* _Given task_
Which lines contain the word "right"? Return each of them as written.

* _Records shown_
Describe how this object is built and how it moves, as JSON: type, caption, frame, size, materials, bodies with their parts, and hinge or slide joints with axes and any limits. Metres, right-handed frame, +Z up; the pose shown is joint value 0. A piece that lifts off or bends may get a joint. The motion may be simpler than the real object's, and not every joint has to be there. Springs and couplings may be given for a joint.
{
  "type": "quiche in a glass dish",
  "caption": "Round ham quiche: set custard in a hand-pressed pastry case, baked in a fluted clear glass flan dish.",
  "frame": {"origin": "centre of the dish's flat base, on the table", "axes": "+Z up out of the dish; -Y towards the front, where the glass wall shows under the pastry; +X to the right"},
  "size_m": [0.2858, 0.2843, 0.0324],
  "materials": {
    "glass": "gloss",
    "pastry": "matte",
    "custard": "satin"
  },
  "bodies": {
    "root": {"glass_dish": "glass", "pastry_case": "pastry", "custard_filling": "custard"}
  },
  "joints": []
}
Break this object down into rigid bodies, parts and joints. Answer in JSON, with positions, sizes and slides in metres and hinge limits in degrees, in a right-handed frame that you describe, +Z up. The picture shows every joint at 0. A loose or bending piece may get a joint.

* _Answer to the task_
Describe how this object is built and how it moves, as JSON: type, caption, frame, size, materials, bodies with their parts, and hinge or slide joints with axes and any limits. Metres, right-handed frame, +Z up; the pose shown is joint value 0. A piece that lifts off or bends may get a joint. The motion may be simpler than the real object's, and not every joint has to be there. Springs and couplings may be given for a joint.
  "frame": {"origin": "centre of the dish's flat base, on the table", "axes": "+Z up out of the dish; -Y towards the front, where the glass wall shows under the pastry; +X to the right"},
Break this object down into rigid bodies, parts and joints. Answer in JSON, with positions, sizes and slides in metres and hinge limits in degrees, in a right-handed frame that you describe, +Z up. The picture shows every joint at 0. A loose or bending piece may get a joint.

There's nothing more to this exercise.